EXERCISE AIM:
It is required that all of the data be written out exactly.
......
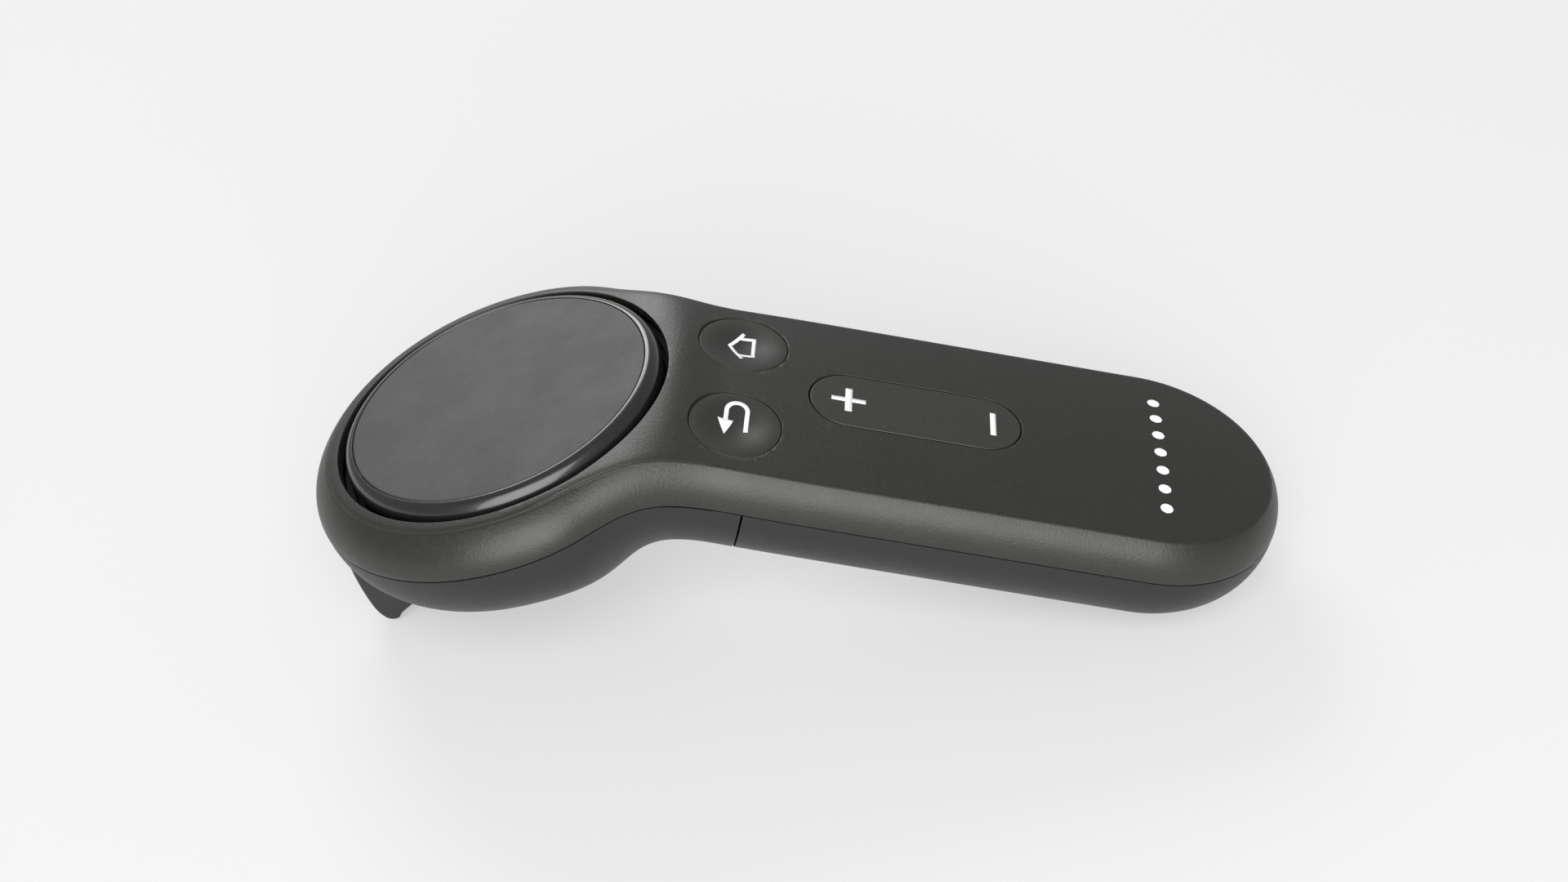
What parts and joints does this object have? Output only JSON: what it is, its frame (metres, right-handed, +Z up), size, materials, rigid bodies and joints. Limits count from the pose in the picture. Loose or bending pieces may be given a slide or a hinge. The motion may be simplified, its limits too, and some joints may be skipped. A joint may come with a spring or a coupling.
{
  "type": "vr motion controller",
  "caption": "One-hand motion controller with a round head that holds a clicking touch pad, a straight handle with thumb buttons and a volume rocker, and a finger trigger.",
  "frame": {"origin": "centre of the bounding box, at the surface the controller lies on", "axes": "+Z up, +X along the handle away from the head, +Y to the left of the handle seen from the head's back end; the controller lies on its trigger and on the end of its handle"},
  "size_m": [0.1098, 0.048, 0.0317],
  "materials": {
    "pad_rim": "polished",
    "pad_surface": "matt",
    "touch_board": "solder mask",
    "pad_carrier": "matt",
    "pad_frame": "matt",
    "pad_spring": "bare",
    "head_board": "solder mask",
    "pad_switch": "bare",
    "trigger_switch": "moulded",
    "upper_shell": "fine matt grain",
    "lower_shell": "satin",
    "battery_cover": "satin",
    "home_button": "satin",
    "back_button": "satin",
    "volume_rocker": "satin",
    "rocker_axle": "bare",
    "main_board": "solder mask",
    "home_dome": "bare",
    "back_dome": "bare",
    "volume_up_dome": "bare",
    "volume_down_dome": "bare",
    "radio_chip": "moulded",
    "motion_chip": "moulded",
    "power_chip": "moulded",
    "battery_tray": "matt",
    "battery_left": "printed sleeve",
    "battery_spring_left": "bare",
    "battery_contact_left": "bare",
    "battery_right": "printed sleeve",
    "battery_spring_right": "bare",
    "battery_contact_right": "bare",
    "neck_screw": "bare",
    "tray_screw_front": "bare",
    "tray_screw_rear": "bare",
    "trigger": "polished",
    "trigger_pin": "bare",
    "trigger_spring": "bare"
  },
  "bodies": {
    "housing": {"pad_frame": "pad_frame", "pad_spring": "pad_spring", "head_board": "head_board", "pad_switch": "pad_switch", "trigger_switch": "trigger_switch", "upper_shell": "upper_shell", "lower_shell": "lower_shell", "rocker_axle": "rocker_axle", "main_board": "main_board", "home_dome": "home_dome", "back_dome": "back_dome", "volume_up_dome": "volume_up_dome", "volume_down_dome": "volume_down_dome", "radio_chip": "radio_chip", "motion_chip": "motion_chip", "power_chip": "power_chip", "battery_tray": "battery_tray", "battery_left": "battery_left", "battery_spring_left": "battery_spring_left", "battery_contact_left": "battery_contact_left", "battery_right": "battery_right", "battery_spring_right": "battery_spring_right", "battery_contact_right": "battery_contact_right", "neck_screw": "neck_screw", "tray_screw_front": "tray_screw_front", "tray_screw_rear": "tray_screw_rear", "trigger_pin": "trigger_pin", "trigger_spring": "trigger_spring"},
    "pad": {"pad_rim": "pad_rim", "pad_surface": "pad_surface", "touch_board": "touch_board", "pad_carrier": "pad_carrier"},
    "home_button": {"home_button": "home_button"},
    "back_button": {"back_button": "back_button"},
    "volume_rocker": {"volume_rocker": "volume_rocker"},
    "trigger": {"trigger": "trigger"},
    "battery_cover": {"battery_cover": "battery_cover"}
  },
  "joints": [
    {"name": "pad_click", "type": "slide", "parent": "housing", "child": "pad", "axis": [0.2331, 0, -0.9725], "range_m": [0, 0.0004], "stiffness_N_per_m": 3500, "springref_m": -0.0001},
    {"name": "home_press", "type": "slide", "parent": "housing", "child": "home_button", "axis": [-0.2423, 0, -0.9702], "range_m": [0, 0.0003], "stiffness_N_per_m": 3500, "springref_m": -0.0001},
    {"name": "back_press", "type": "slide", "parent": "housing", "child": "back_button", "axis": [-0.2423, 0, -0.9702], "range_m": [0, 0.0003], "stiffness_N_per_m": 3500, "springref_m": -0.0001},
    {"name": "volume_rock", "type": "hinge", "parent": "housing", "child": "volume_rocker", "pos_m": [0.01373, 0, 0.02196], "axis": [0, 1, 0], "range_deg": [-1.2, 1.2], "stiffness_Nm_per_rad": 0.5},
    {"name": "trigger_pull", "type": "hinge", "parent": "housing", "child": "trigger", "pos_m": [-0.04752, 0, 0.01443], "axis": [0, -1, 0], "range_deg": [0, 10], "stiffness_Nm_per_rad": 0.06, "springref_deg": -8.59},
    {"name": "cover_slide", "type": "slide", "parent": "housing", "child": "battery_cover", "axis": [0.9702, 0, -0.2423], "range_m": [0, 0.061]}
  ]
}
......
RESPONSE TO THE EXERCISE:
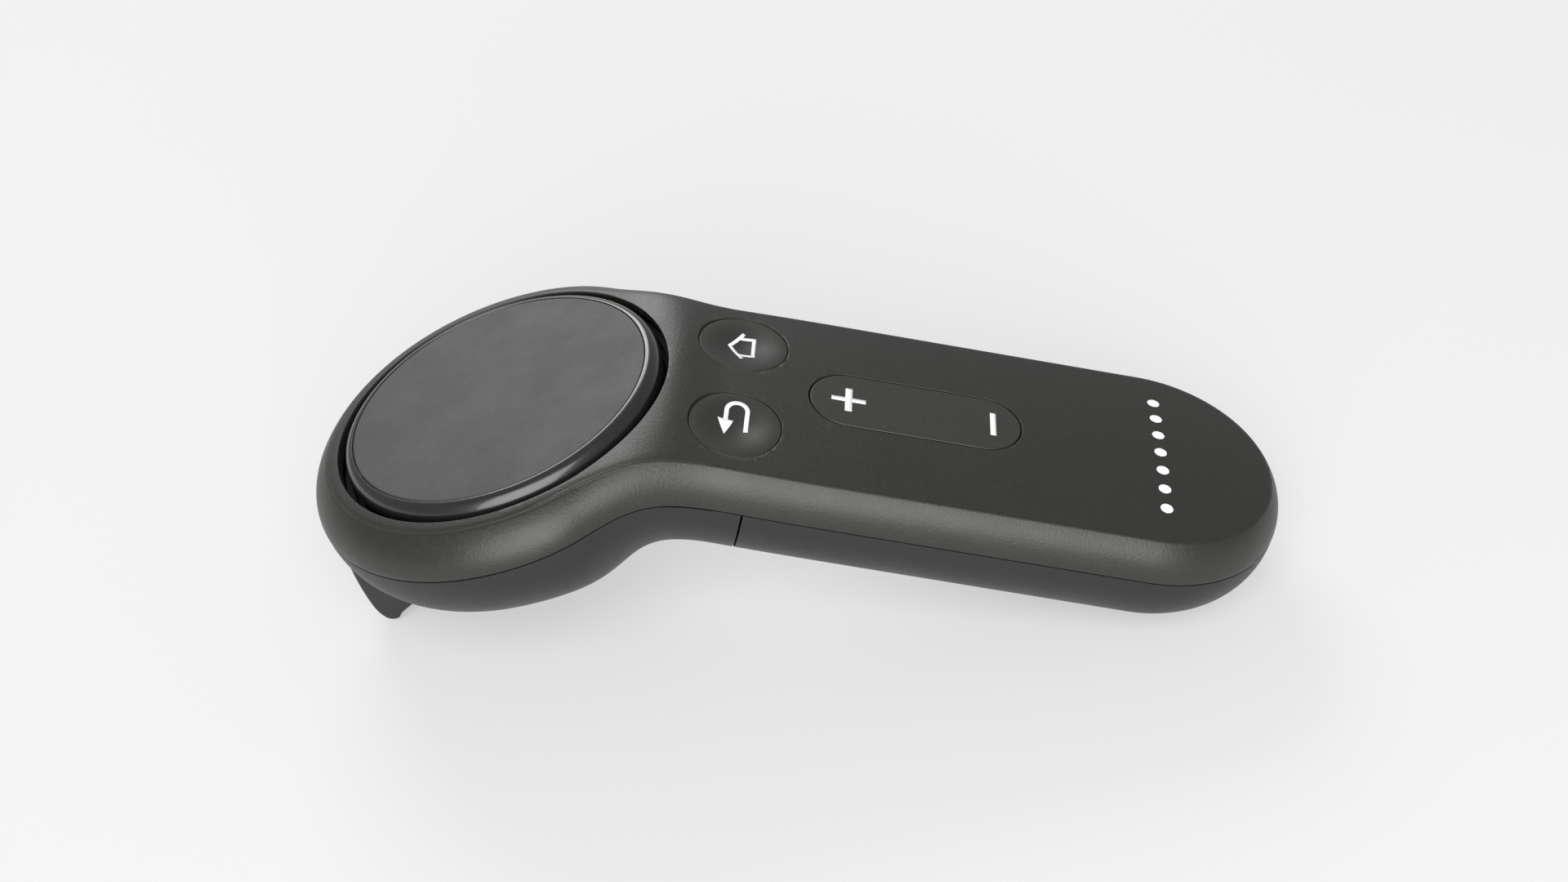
What parts and joints does this object have? Output only JSON: what it is, its frame (metres, right-handed, +Z up), size, materials, rigid bodies and joints. Limits count from the pose in the picture. Loose or bending pieces may be given a slide or a hinge. The motion may be simplified, its limits too, and some joints may be skipped. A joint may come with a spring or a coupling.
{
  "type": "vr motion controller",
  "caption": "One-hand motion controller with a round head that holds a clicking touch pad, a straight handle with thumb buttons and a volume rocker, and a finger trigger.",
  "frame": {"origin": "centre of the bounding box, at the surface the controller lies on", "axes": "+Z up, +X along the handle away from the head, +Y to the left of the handle seen from the head's back end; the controller lies on its trigger and on the end of its handle"},
  "size_m": [0.1098, 0.048, 0.0317],
  "materials": {
    "pad_rim": "polished",
    "pad_surface": "matt",
    "touch_board": "solder mask",
    "pad_carrier": "matt",
    "pad_frame": "matt",
    "pad_spring": "bare",
    "head_board": "solder mask",
    "pad_switch": "bare",
    "trigger_switch": "moulded",
    "upper_shell": "fine matt grain",
    "lower_shell": "satin",
    "battery_cover": "satin",
    "home_button": "satin",
    "back_button": "satin",
    "volume_rocker": "satin",
    "rocker_axle": "bare",
    "main_board": "solder mask",
    "home_dome": "bare",
    "back_dome": "bare",
    "volume_up_dome": "bare",
    "volume_down_dome": "bare",
    "radio_chip": "moulded",
    "motion_chip": "moulded",
    "power_chip": "moulded",
    "battery_tray": "matt",
    "battery_left": "printed sleeve",
    "battery_spring_left": "bare",
    "battery_contact_left": "bare",
    "battery_right": "printed sleeve",
    "battery_spring_right": "bare",
    "battery_contact_right": "bare",
    "neck_screw": "bare",
    "tray_screw_front": "bare",
    "tray_screw_rear": "bare",
    "trigger": "polished",
    "trigger_pin": "bare",
    "trigger_spring": "bare"
  },
  "bodies": {
    "housing": {"pad_frame": "pad_frame", "pad_spring": "pad_spring", "head_board": "head_board", "pad_switch": "pad_switch", "trigger_switch": "trigger_switch", "upper_shell": "upper_shell", "lower_shell": "lower_shell", "rocker_axle": "rocker_axle", "main_board": "main_board", "home_dome": "home_dome", "back_dome": "back_dome", "volume_up_dome": "volume_up_dome", "volume_down_dome": "volume_down_dome", "radio_chip": "radio_chip", "motion_chip": "motion_chip", "power_chip": "power_chip", "battery_tray": "battery_tray", "battery_left": "battery_left", "battery_spring_left": "battery_spring_left", "battery_contact_left": "battery_contact_left", "battery_right": "battery_right", "battery_spring_right": "battery_spring_right", "battery_contact_right": "battery_contact_right", "neck_screw": "neck_screw", "tray_screw_front": "tray_screw_front", "tray_screw_rear": "tray_screw_rear", "trigger_pin": "trigger_pin", "trigger_spring": "trigger_spring"},
    "pad": {"pad_rim": "pad_rim", "pad_surface": "pad_surface", "touch_board": "touch_board", "pad_carrier": "pad_carrier"},
    "home_button": {"home_button": "home_button"},
    "back_button": {"back_button": "back_button"},
    "volume_rocker": {"volume_rocker": "volume_rocker"},
    "trigger": {"trigger": "trigger"},
    "battery_cover": {"battery_cover": "battery_cover"}
  },
  "joints": [
    {"name": "pad_click", "type": "slide", "parent": "housing", "child": "pad", "axis": [0.2331, 0, -0.9725], "range_m": [0, 0.0004], "stiffness_N_per_m": 3500, "springref_m": -0.0001},
    {"name": "home_press", "type": "slide", "parent": "housing", "child": "home_button", "axis": [-0.2423, 0, -0.9702], "range_m": [0, 0.0003], "stiffness_N_per_m": 3500, "springref_m": -0.0001},
    {"name": "back_press", "type": "slide", "parent": "housing", "child": "back_button", "axis": [-0.2423, 0, -0.9702], "range_m": [0, 0.0003], "stiffness_N_per_m": 3500, "springref_m": -0.0001},
    {"name": "volume_rock", "type": "hinge", "parent": "housing", "child": "volume_rocker", "pos_m": [0.01373, 0, 0.02196], "axis": [0, 1, 0], "range_deg": [-1.2, 1.2], "stiffness_Nm_per_rad": 0.5},
    {"name": "trigger_pull", "type": "hinge", "parent": "housing", "child": "trigger", "pos_m": [-0.04752, 0, 0.01443], "axis": [0, -1, 0], "range_deg": [0, 10], "stiffness_Nm_per_rad": 0.06, "springref_deg": -8.59},
    {"name": "cover_slide", "type": "slide", "parent": "housing", "child": "battery_cover", "axis": [0.9702, 0, -0.2423], "range_m": [0, 0.061]}
  ]
}